Reproduce verbatim the lines up to and including the one with "box stands on.", starting from the first.
──────── GIVEN DATA ────────
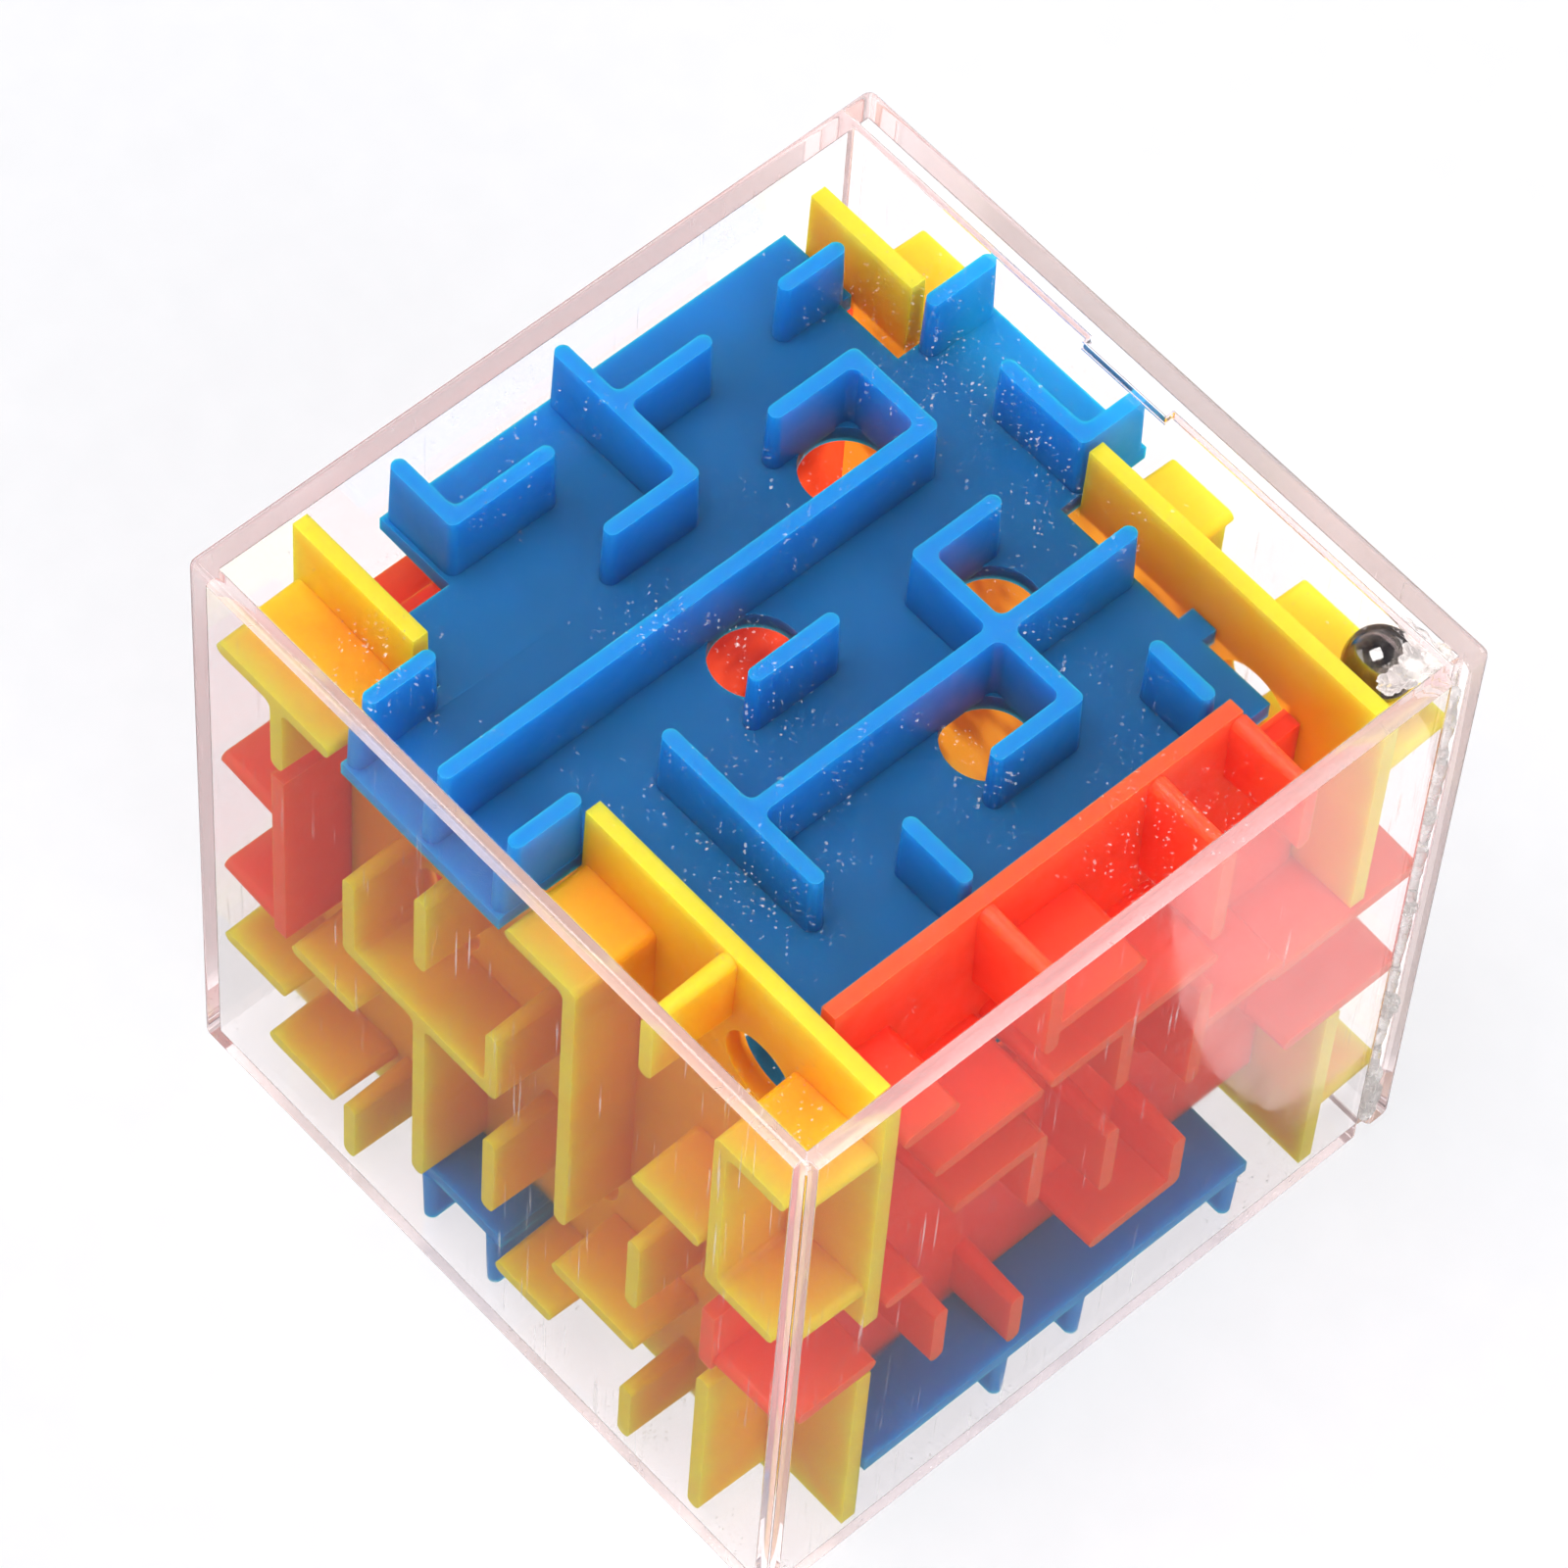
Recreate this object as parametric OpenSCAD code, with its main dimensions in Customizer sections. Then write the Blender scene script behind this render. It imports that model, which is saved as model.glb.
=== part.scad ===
// Cube maze game: six interlocking coloured maze plates inside a clear
// cemented box, with one steel ball that runs through the lanes.
// Z is up. The origin is the centre of the face that the box stands on.

/* [Clear box] */
// Outside edge of the box
box_size = 40; // [36:0.5:60]
// Wall thickness of the box and of the cover
box_wall = 1; // [0.8:0.05:1.1]
// Height of the cover's rim, measured in from the rear face
rim_depth = 1.9; // [1.5:0.1:2.2]
// Depth of the tongue that locates the cover
tongue_depth = 0.45; // [0.3:0.05:0.6]

/* [Maze core] */
// Thickness of each maze plate
plate_t = 1.05; // [0.9:0.05:1.2]
// Thickness of the maze walls
maze_wall_t = 1; // [0.8:0.1:1.1]
// Diameter of the holes through the plates
hole_d = 4.4; // [3.6:0.1:4.6]
// Gap between the wall tips and the clear box
tip_gap = 0.15; // [0.1:0.05:0.4]
// Gap where two plates meet
joint_gap = 0.1; // [0.05:0.05:0.2]

/* [Ball] */
// Diameter of the steel ball
ball_d = 3.5; // [2.5:0.1:3.5]
// Place of the ball along its ledge, from the middle of the box, in lanes
ball_lane = 3.35; // [2.8:0.05:3.4]

/* [Cement] */
// Thickness of the cement bead along the seam
bead_d = 0.8; // [0.5:0.05:0.9]
// Number of lumps on the bead
bead_lumps = 9; // [3:1:14]

/* [Hidden] */
$fn = 48;

half = box_size / 2;
inner = half - box_wall;
// Four lanes fit on each side of the middle; the outer one is cut short by the box.
outer_trim = 0.4;
lane = (inner + outer_trim) / 4;
seam_y = half - rim_depth;
reach = inner - tip_gap;
plate_mid = 3 * lane;
plate_in = plate_mid - plate_t / 2;
plate_out = plate_mid + plate_t / 2;
plate_edge = (plate_in - joint_gap) / lane;
overlap = 0.2;
fit_gap = 0.05;
groove = 0.5;
ledge_top = plate_mid + maze_wall_t / 2;
ball_y = inner - ball_d / 2 - fit_gap;
rear_edge = 13.05;
smear_t = 0.3;
smear_gap = 0.01;
drip_d = 0.68;
lens_r = 4.2;

case_color = [0.86, 0.84, 0.84, 0.3];
cement_color = [0.9, 0.88, 0.86, 0.6];
blue = [0.05, 0.42, 0.8];
yellow = [0.85, 0.68, 0.1];
red = [0.95, 0.27, 0.14];
steel = [0.6, 0.6, 0.62];

// Maze walls are runs between lane crossings: [column, row, column, row].
// Columns and rows count lanes from the middle of the face.
blue_field = [
    [-2, 2, -1, 2], [-2, 2, -2, 1.05], [-1, 2, -1, -3.1], [0, 1.87, 0, 1], [0, 1, 2, 1],
    [1.04, 2.58, 1.04, -2], [2, 1, 2, 0.1], [0, -0.1, 0, -0.98], [0, -2, 1.9, -2],
    [-2.7, 0, -2, 0], [-2, 0, -2, -0.93]];
top_edge_walls = [
    [-3, 2.68, -3, 2.07], [-3, 1.05, -3, 0], [-3.74, 0, -2.7, 0], [-3, -0.85, -3, -1.95],
    [-3.74, -1.95, -3, -1.95], [-1, -3, -1, -3.74],
    [2.11, 1.93, 2.73, 1.93], [2.05, -1, 2.73, -1], [-2.02, -3.1, -2.02, -3.74],
    [-0.06, -3.1, -0.06, -3.74], [-2, 3, -2, 3.66], [0, 3, 0, 3.66], [-1, 3, 0, 3]];
bottom_edge_walls = [
    [-1.03, -3, -1.03, -3.66], [-0.1, -2, -0.1, -3.66], [2, -1, 3.74, -1], [2, 0, 3.74, 0],
    [1.9, 2.02, 3.74, 2.02], [-1.03, 3, -1.03, 3.66], [-0.1, 3, -0.1, 3.66]];
yellow_field = [
    [-1, 2, -1, 1], [1, 3, 1, -1], [-2, 1.1, -2, 0], [-2, 0, 0, 0], [0, 0.9, 0, 0],
    [-1, 0, -1, -2.74], [0, -1, 0, -2.1], [-2.74, -1, -2, -1], [2, 1, 2.74, 1],
    [2, -0.2, 2, -1.2], [1, -2, 2, -2]];
front_edge_walls = [
    [-3.74, 3, -2.35, 3], [-3, 3, -3, 2], [0.22, 3, 1, 3], [2, 3.74, 2, 3], [3, 3, 3, 0.6],
    [3, 3, 3.74, 3], [3, 0.6, 3.74, 0.6], [-3.74, -2, -3, -2], [-3.1, -3.05, -2.3, -3.05], [0.22, -3.05, 0.85, -3.05],
    [2, -3, 2, -3.74], [3, -1.4, 3, -3.74], [-2, -3, -2, -3.74]];
rear_edge_walls = [
    [-3, 3, -2.35, 3], [-3, 3, -3, 2], [0.4, 3, 1.08, 3], [2.14, 3, 3.74, 3],
    [3, -1.4, 3, -3], [-3, -3, -2.3, -3], [2, -3, 3.74, -3]];
red_field = [
    [-2.3, 2, -1.15, 2], [-0.9, 2, 1, 2], [0, 2, 0, 0.95], [-2, 1, -1, 1],
    [-1, 1, -1, -0.05], [0, 0, 0, -0.9], [1, 1.5, 1, -0.05], [1, 0.8, 2, 0.8],
    [-2.74, 0.1, -2.45, 0.1], [-2.05, -1, -2.05, -1.75], [-1, -2, -1, -2.65],
    [1, -1.3, 1, -2], [0, -2, 1, -2]];
right_edge_walls = [
    [-2.74, 3, -2.25, 3], [-1, 3, 0, 3], [-1.05, 3.74, -1.05, 2.75], [1, 3.74, 1, 2.5], [2, 3.74, 2, 3],
    [2, 0.7, 3.74, 0.7], [2.4, -1, 3.74, -1], [-3.74, -0.9, -2.95, -0.9]];
left_edge_walls = [
    [-3.74, 0.95, -2.1, 0.95], [-3.74, -0.92, -3, -0.92], [-2, -3, -2, -3.74],
    [0, -3, 0, -3.74], [2, 0.7, 3.74, 0.7], [2.4, -1, 3.74, -1]];

// Holes at the middles of lanes: [column, row].
blue_holes = [[-1.5, 1.5], [-0.5, -0.5], [1.5, 0.5], [0.5, 1.5]];
yellow_holes = [[2.5, 2.5], [-1.5, 0.5], [0.5, -1.5]];
red_holes = [[-0.5, 1.5], [1.5, -0.5]];

// Tabs that carry a plate past its neighbours: [column, row, column, row].
top_tabs = [[-3.84, -2.1, -2.7, 2.85], [-2.1, -3.88, 0.05, -2.7], [-2.1, 2.7, 0.1, 3.78]];
bottom_tabs = [[2.7, -2.85, 3.88, 2.1], [-1.12, -3.73, 0.03, -2.7], [-1.12, 2.7, 0.03, 3.73]];
front_tabs = [[-3.88, 2.7, -2.22, 3.88], [0.1, 2.7, 3.88, 3.88], [2.7, 0, 3.88, 3.88],
    [-3.88, -3.88, -1.2, -2.7], [0.1, -3.88, 3.88, -2.7], [2.7, -3.88, 3.88, -1.05],
    [-3.88, -3.88, -2.7, -1.04]];
rear_tabs = [[-3.6, 2.7, -2.22, 3.88], [0.16, 2.7, 3.88, 3.88], [2.7, 0.88, 3.88, 3.88],
    [-3.88, -3.88, -1.2, -2.7], [0.1, -3.88, 3.88, -2.7], [2.7, -3.88, 3.88, -1.16],
    [-3.88, -3.88, -2.7, -1.16]];
right_tabs = [[-2.84, 2.7, 2.05, 3.88], [-3.88, -1, -2.7, -0.05], [2.7, -1.11, 3.82, 0.83]];
left_tabs = [[-2.84, -3.88, 2.84, -2.7], [-3.88, -0.98, -2.7, 1.72], [2.7, -1.11, 3.82, 0.83]];

// A flat outline made of one square and the tabs that stand out of it.
module plate_plan(tabs) {
    square(2 * plate_edge * lane, center = true);
    for (t = tabs)
        translate([t[0] * lane, t[1] * lane])
            square([(t[2] - t[0]) * lane, (t[3] - t[1]) * lane]);
}

// One maze wall in plan, with round ends, between two lane crossings.
module wall_run(run) {
    start = [run[0], run[1]] * lane;
    end = [run[2], run[3]] * lane;
    low = [min(start.x, end.x), min(start.y, end.y)];
    size = [abs(end.x - start.x), abs(end.y - start.y)];
    along = size.x > size.y ? [0, 1] : [1, 0];
    translate(low - along * maze_wall_t / 2) square(size + along * maze_wall_t);
    translate(start) circle(d = maze_wall_t);
    translate(end) circle(d = maze_wall_t);
}

// A plate facing up: outline, holes and the walls on its outer side.
module maze_plate(tabs, walls, holes) {
    translate([0, 0, plate_in]) linear_extrude(plate_t) difference() {
        plate_plan(tabs);
        for (h = holes) translate(h * lane) circle(d = hole_d);
    }
    translate([0, 0, plate_out - overlap]) linear_extrude(reach - plate_out + overlap)
        for (run = walls) wall_run(run);
}

// Places: each turns an upward plate to one side of the core.
module at_middle() { translate([0, 0, half]) children(); }
module face_front() { at_middle() rotate([90, 0, 0]) children(); }
module face_rear() { at_middle() mirror([0, 1, 0]) rotate([90, 0, 0]) children(); }
module face_right() { at_middle() rotate([90, 0, 90]) children(); }
module face_left() { at_middle() mirror([1, 0, 0]) rotate([90, 0, 90]) children(); }
module face_down() { at_middle() mirror([0, 0, 1]) children(); }

// Groove along the right-hand seam that the cement fills.
module seam_groove() {
    translate([half - groove, seam_y - groove, -half - overlap])
        cube([groove + overlap, 2 * groove, box_size + 2 * overlap]);
}

module case() {
    color(case_color) at_middle() difference() {
        translate([-half, -half, -half]) cube([box_size, half + seam_y, box_size]);
        translate([-inner, -inner, -inner]) cube([2 * inner, inner + half, 2 * inner]);
        seam_groove();
        translate([-0.7 * lane, seam_y - tongue_depth - fit_gap, inner - overlap])
            cube([1.1 * lane, tongue_depth + fit_gap + overlap, box_wall + 2 * overlap]);
    }
}

module cover() {
    color(case_color) at_middle() difference() {
        union() {
            translate([-half, seam_y, -half]) cube([box_size, rim_depth, box_size]);
            translate([-0.7 * lane + fit_gap, seam_y - tongue_depth, inner])
                cube([1.1 * lane - 2 * fit_gap, rim_depth, box_wall]);
        }
        translate([-inner, 0, -inner]) cube([2 * inner, inner, 2 * inner]);
        seam_groove();
    }
}

// Squeezed-out cement: a thin bead with lumps of uneven size along it.
module seam_bead() {
    bead_h = box_size * 0.93;
    color(cement_color) translate([half - bead_d / 8, seam_y, box_size * 0.035]) {
        cylinder(d = bead_d, h = bead_h);
        for (i = [0 : bead_lumps - 1])
            translate([bead_d / 12, 0, bead_h * (i + 0.5 + 0.3 * sin(i * 137)) / bead_lumps])
                sphere(d = bead_d * (1.08 + 0.08 * sin(i * 95)));
    }
}

// Cement that ran inside the box: a thin lens under its top beside the ball,
// and a drip with lumps down the rear right-hand corner.
module corner_smear() {
    drip_h = inner - ledge_top - 2 * fit_gap;
    in_corner = inner - smear_gap - drip_d / 2;
    color(cement_color) at_middle() {
        intersection() {
            union() {
                translate([inner - 1.6, inner - 1.5, inner - smear_t + lens_r])
                    sphere(lens_r, $fn = 96);
                translate([inner - 2.3, inner - 2.9, inner - 0.8 * smear_t + lens_r])
                    sphere(lens_r, $fn = 96);
            }
            translate([0, 0, inner - smear_t])
                cube([inner - smear_gap, inner - smear_gap, smear_t - smear_gap]);
        }
        translate([in_corner, in_corner, inner - drip_h])
            cylinder(d = drip_d, h = drip_h - smear_gap);
    }
}

// The top plate stops short of the rear plate, except at its tab and a nub.
module top_plate() {
    nub = [1.5, plate_in - joint_gap - rear_edge + overlap];
    base = plate_edge * lane;
    color(blue) at_middle() {
        difference() {
            maze_plate(top_tabs, concat(blue_field, top_edge_walls), blue_holes);
            translate([-base - overlap, rear_edge, plate_in - overlap])
                cube([base - 2.1 * lane + overlap, lane, plate_t + overlap]);
            translate([0.1 * lane, rear_edge, plate_in - overlap])
                cube([base, lane, plate_t + overlap]);
        }
        translate([1.67 * lane, rear_edge - overlap, plate_in])
            cube([nub.x, nub.y, plate_t]);
    }
}

module bottom_plate() {
    color(blue) face_down()
        maze_plate(bottom_tabs, concat(blue_field, bottom_edge_walls), blue_holes);
}

module front_plate() {
    color(yellow) face_front()
        maze_plate(front_tabs, concat(yellow_field, front_edge_walls), yellow_holes);
}

module rear_plate() {
    color(yellow) face_rear()
        maze_plate(rear_tabs, concat(yellow_field, rear_edge_walls), yellow_holes);
}

module right_plate() {
    color(red) face_right()
        maze_plate(right_tabs, concat(red_field, right_edge_walls), red_holes);
}

module left_plate() {
    color(red) face_left()
        maze_plate(left_tabs, concat(red_field, left_edge_walls), red_holes);
}

// The ball lies on the rear plate's ledge, in the top right-hand corner.
module ball() {
    color(steel) at_middle()
        translate([ball_lane * lane, ball_y, ledge_top + fit_gap + ball_d / 2])
            sphere(d = ball_d, $fn = 96);
}

case();
cover();
seam_bead();
corner_smear();
top_plate();
bottom_plate();
front_plate();
rear_plate();
left_plate();
right_plate();
ball();
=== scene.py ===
"""Looks of the cube maze: clear box, six maze plates, steel ball, cement, on a pale floor."""
import math

import bmesh
import bpy
from mathutils import Matrix, Vector, noise


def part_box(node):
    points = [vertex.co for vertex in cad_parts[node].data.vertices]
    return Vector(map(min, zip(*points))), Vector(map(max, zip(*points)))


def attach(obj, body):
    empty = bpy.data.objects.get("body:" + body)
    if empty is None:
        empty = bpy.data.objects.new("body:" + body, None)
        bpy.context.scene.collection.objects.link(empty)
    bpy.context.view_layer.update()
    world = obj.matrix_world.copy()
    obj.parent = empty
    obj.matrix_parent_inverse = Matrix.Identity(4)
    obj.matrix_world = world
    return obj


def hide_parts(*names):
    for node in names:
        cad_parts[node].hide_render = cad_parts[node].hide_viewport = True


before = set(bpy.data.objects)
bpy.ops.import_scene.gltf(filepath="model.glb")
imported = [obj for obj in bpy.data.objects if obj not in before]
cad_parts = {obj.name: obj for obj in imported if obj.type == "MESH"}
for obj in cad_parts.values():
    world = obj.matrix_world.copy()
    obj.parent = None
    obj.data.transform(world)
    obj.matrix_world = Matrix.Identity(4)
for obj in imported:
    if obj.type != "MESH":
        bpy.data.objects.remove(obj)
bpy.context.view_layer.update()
MM = 0.001
MIDDLE = Vector((0, 0, 0.02))
SCENE = bpy.context.scene
SCENE.view_settings.view_transform = "Standard"


# Distances from the middle of the cube, in metres: the plates' inner faces, and wall roots to tips.
INNER_FACE = (0.01405, 0.01435)
ROOT_TO_TIP = (0.0135, 0.019)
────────
# EXPECTED ANSWER
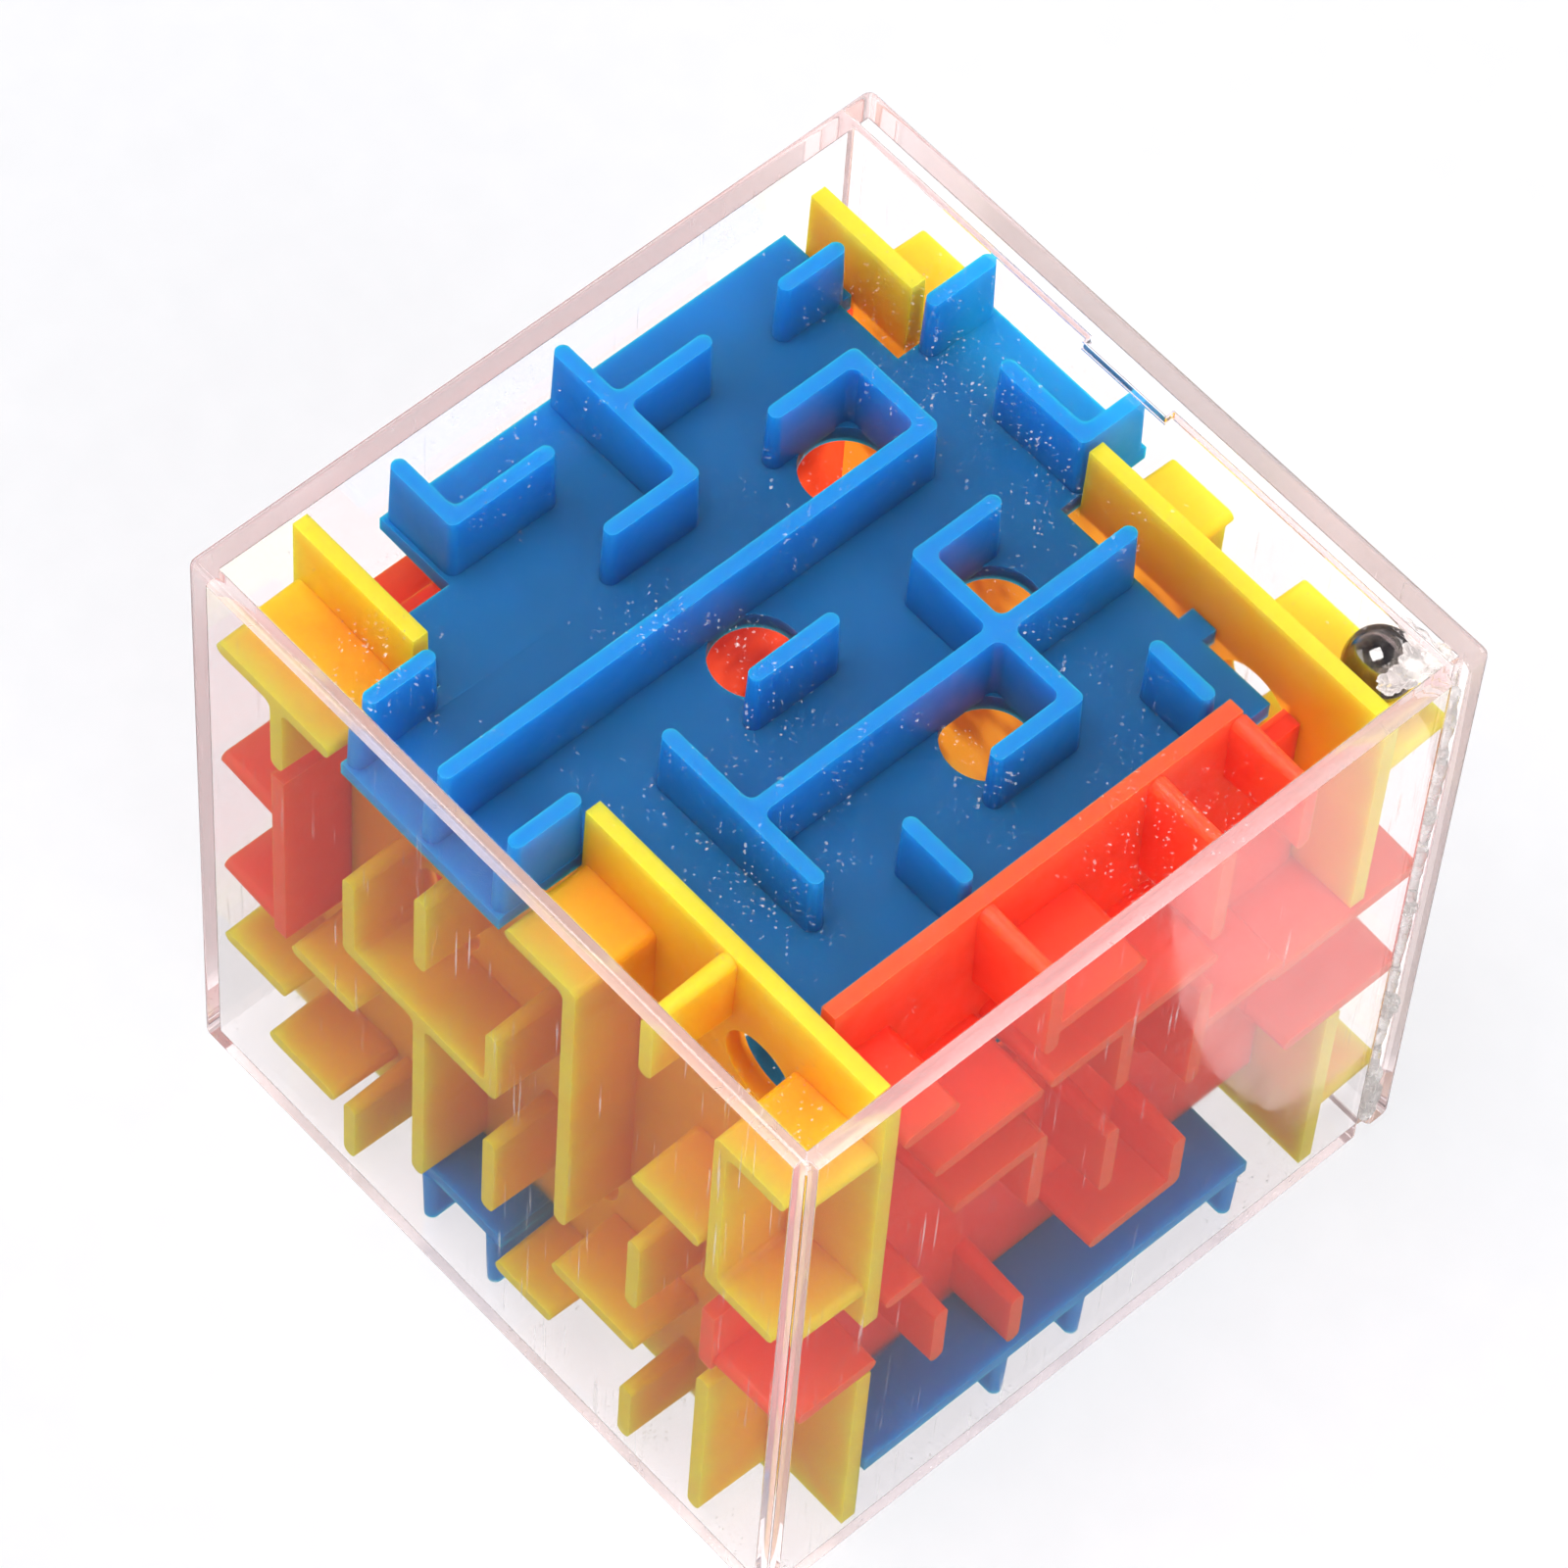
Recreate this object as parametric OpenSCAD code, with its main dimensions in Customizer sections. Then write the Blender scene script behind this render. It imports that model, which is saved as model.glb.
=== part.scad ===
// Cube maze game: six interlocking coloured maze plates inside a clear
// cemented box, with one steel ball that runs through the lanes.
// Z is up. The origin is the centre of the face that the box stands on.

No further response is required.